Rice filed an ex parte request in Strafford Superior Court asking the court to overrule the city and allow him to register his truck, without going through the planning department.
During a codes and ordinance meeting on April 6 City Councilor Steven Beaudoin asked O'Rourke why the city was making it so difficult to register a truck under a business name.
"They told him (Rice) he had to file a project narrative regarding the business," Beaudoin said. "Why?

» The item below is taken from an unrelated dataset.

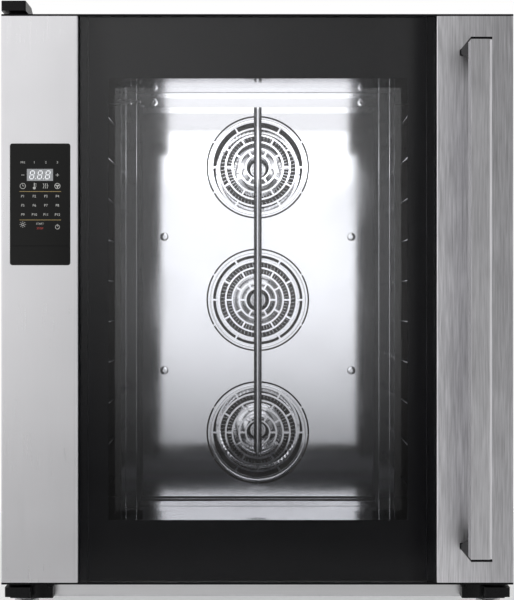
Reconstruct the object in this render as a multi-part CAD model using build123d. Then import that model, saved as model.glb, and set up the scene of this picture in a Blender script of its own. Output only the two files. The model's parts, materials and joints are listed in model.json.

He's just trying to register a car under the business name to protect him from liability."
Beaudoin said when he queried Cox about the holdup, he cited two state statutes and an administrative rule that Beaudoin felt don't apply in this case.
O'Rourke said if a resident is registering a vehicle under a business name, they have to be able to prove there's a business on the property, prompting Beaudoin to reply that Rice is just now starting the business after filing the LLC with the Secretary of State's Office.
"There is no business at the address he gave," O'Rourke claimed.
Rice's name never came up during the back and forth, but most knew they were referring to Rice.
Meanwhile, The Rochester Voice will continue through whatever means are available to find out what was represented in the trespass order that would allow the city to prohibit one of its citizens from conducting routine business at City Hall and city offices at the community center.
Ironically, The Rochester Voice is registered with the New Hampshire Secretary of State's Office as a New Hampshire business entity, but that appears to hold little sway with O'Rourke and the city of Rochester.
The first hearing on Rice's lawsuit against the city is set for May 4. Defendants in the case include Cox, Mayor Paul Callaghan, planning director Shanna Saunders and tax collector Doreen Jones.